Hi Padraig,
After thinking more about my use case - I can narrow it further to linking. If
the 'ln' command will support pair-wise linking - it's relatively trivial to
implement the cp from that point:
mkdir tree
ln --pair src1/file1 tree/dest1/name1 src2/file2 tree/dest2/name2 src3/file3
tree/dest3/name3 ...
cp -r tree final-destination
rm -f tree
Even better, the '--pairs' mode can be set to take input from stdin, which will
remove limits on the number of files.
Hope the reduced scope will make it more likely to get approved.
Yair
On Sun, Aug 25, 2024 at 9:18 AM Yair Lenga <yair.lenga@gmail.com
<mailto:yair.lenga@gmail.com>> wrote:
Hi. Thanks for looking into this my request.

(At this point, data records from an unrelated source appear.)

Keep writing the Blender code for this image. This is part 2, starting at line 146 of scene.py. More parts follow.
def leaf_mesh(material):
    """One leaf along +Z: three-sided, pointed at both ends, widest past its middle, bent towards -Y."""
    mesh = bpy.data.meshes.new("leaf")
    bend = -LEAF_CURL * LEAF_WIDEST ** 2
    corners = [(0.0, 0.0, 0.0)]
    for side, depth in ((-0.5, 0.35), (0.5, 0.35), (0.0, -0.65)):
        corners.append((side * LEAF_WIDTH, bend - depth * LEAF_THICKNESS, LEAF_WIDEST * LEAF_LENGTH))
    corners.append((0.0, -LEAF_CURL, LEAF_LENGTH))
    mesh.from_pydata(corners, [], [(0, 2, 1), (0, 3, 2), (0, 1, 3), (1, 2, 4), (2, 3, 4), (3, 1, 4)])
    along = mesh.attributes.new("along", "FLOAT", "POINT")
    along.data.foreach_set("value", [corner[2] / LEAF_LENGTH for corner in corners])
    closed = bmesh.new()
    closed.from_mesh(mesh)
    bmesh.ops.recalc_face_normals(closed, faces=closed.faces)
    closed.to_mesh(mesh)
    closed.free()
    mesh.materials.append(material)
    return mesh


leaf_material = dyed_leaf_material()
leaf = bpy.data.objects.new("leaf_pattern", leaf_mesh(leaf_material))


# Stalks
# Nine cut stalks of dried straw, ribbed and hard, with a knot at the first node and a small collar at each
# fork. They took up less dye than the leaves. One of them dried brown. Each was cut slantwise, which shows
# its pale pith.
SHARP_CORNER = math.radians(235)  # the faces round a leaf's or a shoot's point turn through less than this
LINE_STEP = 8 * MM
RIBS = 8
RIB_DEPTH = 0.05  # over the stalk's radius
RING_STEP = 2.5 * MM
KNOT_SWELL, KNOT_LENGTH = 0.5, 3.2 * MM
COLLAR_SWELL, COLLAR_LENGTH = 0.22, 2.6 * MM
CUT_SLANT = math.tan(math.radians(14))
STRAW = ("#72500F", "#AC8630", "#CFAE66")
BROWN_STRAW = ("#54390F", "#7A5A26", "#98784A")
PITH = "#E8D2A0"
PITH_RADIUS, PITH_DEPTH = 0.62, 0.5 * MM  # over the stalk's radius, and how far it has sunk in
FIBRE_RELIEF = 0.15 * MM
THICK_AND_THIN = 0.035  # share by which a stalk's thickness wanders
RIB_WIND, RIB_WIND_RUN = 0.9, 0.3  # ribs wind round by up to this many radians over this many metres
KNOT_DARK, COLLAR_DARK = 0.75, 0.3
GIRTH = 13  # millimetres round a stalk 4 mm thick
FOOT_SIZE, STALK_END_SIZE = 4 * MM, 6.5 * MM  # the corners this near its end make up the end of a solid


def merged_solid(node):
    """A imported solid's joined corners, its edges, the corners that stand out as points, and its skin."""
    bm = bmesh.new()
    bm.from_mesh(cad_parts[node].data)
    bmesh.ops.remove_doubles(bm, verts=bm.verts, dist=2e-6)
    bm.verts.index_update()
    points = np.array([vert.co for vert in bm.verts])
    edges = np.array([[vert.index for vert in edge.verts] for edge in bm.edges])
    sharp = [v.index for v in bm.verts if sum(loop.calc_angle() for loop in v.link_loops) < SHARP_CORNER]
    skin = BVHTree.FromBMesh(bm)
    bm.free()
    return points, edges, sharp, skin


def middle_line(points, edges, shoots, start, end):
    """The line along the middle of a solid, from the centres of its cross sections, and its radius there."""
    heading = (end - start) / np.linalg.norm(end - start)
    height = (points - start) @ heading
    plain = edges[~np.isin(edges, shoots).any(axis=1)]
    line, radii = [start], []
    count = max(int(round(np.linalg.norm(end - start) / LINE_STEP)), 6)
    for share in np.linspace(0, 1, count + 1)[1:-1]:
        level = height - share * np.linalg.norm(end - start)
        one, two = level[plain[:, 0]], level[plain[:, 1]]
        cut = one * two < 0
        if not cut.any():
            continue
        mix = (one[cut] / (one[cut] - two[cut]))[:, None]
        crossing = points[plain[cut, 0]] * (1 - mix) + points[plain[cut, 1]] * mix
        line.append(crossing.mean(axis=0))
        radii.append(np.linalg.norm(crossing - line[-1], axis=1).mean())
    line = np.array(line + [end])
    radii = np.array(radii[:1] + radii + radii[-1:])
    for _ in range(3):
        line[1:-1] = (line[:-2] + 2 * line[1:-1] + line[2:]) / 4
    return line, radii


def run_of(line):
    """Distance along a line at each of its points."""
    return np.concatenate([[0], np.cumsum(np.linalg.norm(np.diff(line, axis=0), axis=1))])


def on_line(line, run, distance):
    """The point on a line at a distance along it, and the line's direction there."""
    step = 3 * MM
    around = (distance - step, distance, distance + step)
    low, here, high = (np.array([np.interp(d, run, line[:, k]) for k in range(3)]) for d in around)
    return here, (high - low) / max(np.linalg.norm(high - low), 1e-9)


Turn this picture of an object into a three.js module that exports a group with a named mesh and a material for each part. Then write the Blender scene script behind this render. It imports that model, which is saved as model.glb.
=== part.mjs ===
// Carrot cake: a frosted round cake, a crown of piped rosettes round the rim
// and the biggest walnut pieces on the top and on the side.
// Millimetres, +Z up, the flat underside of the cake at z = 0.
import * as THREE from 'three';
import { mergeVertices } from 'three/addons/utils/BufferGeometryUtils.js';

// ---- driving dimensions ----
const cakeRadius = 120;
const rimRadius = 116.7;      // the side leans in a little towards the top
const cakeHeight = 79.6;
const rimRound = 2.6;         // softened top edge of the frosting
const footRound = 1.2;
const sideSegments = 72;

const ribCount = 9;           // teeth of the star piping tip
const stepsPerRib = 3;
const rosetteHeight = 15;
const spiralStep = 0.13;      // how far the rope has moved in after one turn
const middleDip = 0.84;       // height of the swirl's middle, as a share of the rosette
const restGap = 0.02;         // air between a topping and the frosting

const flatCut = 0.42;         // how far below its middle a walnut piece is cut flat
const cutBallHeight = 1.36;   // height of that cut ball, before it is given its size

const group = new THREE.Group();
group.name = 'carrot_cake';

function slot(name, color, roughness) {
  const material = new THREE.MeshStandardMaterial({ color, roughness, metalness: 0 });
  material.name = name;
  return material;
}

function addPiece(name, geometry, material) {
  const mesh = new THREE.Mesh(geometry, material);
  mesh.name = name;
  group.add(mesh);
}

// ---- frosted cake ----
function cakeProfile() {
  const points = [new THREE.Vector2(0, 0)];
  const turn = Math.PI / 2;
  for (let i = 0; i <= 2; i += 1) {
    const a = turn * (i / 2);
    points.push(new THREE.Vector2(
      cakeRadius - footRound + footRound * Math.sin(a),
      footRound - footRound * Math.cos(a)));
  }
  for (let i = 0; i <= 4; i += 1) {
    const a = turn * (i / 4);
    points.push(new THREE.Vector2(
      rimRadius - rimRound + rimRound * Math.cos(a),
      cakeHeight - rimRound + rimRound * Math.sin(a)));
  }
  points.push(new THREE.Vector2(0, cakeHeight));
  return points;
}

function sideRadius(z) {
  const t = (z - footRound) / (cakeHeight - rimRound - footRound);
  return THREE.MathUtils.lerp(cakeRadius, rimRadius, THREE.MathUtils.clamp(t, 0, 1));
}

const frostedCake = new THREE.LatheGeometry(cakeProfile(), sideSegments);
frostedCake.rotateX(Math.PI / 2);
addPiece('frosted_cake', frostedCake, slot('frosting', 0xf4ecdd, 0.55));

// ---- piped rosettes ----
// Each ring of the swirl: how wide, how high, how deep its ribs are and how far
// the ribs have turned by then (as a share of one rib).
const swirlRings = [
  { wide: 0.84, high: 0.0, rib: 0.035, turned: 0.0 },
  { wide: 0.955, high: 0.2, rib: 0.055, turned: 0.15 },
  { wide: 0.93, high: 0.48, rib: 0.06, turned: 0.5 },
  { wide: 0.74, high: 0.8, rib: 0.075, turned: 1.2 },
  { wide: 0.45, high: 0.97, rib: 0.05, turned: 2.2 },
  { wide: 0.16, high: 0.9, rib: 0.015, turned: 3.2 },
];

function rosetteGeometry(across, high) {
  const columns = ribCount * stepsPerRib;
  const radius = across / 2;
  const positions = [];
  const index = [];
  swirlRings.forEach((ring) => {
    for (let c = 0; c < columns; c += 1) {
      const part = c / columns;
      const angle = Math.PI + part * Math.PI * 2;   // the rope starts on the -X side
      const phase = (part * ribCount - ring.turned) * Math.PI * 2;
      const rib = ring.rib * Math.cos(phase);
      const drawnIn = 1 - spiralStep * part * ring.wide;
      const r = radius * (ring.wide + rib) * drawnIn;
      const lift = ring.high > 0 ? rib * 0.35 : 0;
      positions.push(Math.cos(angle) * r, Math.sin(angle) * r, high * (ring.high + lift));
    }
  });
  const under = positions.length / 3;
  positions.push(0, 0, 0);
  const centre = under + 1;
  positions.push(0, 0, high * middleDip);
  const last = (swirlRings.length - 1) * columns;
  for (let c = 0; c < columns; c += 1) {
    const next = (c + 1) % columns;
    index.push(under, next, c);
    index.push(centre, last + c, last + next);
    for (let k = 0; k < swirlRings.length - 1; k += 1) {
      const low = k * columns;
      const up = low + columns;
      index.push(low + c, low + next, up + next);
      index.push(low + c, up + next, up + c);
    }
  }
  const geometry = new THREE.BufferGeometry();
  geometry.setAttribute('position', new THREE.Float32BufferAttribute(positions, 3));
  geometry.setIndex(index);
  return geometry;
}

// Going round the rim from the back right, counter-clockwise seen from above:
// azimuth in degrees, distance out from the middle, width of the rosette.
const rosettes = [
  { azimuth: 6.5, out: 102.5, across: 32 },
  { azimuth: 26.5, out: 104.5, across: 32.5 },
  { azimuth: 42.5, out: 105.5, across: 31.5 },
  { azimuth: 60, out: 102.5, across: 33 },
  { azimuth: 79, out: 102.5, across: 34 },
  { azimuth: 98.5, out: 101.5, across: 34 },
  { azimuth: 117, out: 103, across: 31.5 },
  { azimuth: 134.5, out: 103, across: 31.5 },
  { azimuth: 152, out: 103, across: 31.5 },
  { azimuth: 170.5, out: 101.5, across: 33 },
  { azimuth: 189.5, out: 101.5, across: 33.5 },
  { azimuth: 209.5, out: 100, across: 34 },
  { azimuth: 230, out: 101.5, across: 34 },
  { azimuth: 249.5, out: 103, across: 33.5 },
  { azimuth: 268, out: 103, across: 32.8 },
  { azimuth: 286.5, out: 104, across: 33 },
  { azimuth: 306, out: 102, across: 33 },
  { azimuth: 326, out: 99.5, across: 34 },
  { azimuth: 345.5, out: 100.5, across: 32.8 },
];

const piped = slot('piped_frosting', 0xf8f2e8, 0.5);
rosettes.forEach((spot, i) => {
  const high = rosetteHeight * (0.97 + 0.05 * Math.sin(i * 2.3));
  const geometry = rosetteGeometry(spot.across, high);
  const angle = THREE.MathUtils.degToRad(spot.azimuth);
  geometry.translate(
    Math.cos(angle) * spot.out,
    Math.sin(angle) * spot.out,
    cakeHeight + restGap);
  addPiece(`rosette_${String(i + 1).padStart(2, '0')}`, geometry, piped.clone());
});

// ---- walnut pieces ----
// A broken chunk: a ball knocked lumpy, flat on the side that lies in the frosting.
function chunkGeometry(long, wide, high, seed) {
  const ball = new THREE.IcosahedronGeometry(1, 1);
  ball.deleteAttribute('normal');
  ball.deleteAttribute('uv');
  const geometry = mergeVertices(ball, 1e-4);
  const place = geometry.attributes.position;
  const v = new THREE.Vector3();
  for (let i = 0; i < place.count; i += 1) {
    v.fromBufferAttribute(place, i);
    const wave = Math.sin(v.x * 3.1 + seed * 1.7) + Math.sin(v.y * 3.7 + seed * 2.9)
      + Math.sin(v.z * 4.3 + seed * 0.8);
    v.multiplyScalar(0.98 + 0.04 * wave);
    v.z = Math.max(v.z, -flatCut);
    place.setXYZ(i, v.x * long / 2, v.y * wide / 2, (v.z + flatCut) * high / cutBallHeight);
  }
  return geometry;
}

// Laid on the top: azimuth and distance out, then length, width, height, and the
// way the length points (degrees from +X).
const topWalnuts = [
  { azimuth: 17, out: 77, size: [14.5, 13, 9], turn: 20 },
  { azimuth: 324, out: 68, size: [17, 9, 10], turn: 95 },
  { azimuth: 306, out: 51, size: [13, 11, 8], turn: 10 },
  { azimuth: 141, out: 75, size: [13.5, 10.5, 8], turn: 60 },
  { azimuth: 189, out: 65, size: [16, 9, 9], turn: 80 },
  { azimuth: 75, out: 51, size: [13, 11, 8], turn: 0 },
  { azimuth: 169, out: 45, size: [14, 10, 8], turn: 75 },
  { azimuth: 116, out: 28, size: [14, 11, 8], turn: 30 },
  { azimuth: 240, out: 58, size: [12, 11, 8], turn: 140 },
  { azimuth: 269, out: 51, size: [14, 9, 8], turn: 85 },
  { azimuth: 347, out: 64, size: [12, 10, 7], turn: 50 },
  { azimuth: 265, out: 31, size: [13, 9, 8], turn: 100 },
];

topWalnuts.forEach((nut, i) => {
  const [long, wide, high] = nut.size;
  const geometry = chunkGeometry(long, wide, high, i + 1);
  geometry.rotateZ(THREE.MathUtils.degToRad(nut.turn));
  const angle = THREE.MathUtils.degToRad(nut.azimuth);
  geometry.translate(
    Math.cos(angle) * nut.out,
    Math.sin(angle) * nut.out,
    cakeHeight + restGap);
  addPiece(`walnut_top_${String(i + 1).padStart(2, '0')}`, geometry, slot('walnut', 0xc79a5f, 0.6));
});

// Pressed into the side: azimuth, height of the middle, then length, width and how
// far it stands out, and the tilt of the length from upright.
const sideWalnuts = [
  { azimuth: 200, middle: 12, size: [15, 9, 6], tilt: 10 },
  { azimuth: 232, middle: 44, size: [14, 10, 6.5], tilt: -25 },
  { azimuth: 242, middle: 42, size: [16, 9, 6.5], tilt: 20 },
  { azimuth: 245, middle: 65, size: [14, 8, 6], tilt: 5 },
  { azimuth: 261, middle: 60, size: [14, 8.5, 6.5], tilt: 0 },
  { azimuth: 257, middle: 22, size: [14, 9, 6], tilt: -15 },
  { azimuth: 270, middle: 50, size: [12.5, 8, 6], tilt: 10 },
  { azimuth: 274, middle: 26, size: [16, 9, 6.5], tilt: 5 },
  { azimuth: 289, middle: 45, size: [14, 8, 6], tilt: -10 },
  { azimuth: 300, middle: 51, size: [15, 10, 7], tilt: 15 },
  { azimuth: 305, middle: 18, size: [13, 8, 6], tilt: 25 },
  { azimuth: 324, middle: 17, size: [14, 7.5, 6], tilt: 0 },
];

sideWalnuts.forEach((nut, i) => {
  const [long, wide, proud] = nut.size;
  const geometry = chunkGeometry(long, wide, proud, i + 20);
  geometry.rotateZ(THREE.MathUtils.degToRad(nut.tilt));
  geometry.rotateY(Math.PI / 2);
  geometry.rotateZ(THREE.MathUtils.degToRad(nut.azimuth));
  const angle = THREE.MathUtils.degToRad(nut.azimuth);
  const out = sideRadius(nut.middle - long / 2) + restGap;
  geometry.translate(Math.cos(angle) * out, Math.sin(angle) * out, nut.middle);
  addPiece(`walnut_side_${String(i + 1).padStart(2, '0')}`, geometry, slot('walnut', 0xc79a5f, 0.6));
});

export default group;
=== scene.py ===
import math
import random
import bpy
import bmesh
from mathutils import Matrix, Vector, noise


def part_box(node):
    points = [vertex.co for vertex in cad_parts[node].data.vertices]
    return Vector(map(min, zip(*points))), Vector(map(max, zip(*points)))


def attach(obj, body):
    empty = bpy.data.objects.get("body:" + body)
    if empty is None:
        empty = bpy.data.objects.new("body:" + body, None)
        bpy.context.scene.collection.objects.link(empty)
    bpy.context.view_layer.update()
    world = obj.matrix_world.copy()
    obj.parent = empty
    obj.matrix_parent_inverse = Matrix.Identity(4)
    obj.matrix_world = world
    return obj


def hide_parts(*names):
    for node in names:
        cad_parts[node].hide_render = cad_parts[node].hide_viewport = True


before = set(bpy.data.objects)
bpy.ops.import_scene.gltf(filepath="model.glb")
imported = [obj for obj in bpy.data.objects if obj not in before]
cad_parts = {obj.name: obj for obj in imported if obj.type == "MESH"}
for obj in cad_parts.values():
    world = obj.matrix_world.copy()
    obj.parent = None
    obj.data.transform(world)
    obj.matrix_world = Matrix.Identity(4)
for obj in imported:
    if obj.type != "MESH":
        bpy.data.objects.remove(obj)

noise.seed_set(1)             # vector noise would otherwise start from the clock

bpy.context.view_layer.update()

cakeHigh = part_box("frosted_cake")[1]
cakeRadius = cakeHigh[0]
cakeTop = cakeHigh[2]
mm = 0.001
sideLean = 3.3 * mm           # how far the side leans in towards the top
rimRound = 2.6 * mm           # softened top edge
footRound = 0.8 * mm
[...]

In my case, I have to bulk-move about 2500 files. This is part of a
recurring sync job that has to mirror an existing hierarchy into a new
hierarchy with different naming rules.
It takes no time to create the mapping (even in bash script, case statement). When I "pipe" the
mapping into "ln" (with xargs) it takes >2 min to create the symlinks. Practically, all the time is
spent on launching "ln". With a custom perl script - it's 3 seconds.
While technically a performance issue, the 2 minute is beyond my SLA (1
minute to do the sync, including ). With the xargs approach, the solution does
not scale well.
I believe this function will have broader use cases: I researched
Stack-Overflow before posting, and could not find any good Linux solution
(other than custom scripts). I believe effort is relatively small.
Yair
On Sun, Aug 25, 2024 at 8:22 AM Pádraig Brady <P@draigbrady.com
<mailto:P@draigbrady.com>> wrote:
On 25/08/2024 12:39, Yair Lenga wrote:
> Greetings!,
>
> The 'cp' and 'ln' command provides the ability to perform 'bulk'
operation,
> by specifying multiple source files and a target destination. In
> addition to convenience, this approach provides significant
> performance benefits, compared with running multiple cp/ln commands,
one
> for each file.
>
> One limit of the bulk approach is that the destination file name
must match
> the source files name. There are multiple cases where this
assumption is
> not true. Common example include copying of source files into a new
> directory layout, or renaming of files that can not be expressed
based on
> rules.
>
> One common solution is to use a scripting engine (Python, Perl,
Node),
> which can perform the operation without spinning a process per file.
Simple
> for basic operation (especially, bulk renames), but those tools do
not have
> the power/flexibility of cp,
>
> My suggestion: Add '--pairs' option to those tools, which will allow
the
> tool to work on pairs of arguments, within the same invocation.
>
> cp --pairs ... -- source1 dest1 source2 dest2 source3 dest3
> mv --pairs ... -- source1 dest1 source2 dest2 source3 dest3
>
> Hope that development team will consider adding this feature into
future
> release of cp/mv
An interesting proposal (for cp,ln,mv,install).
It is a bit of an edge case though, so I'm inclined to think
a performance only interface change is not worth it here?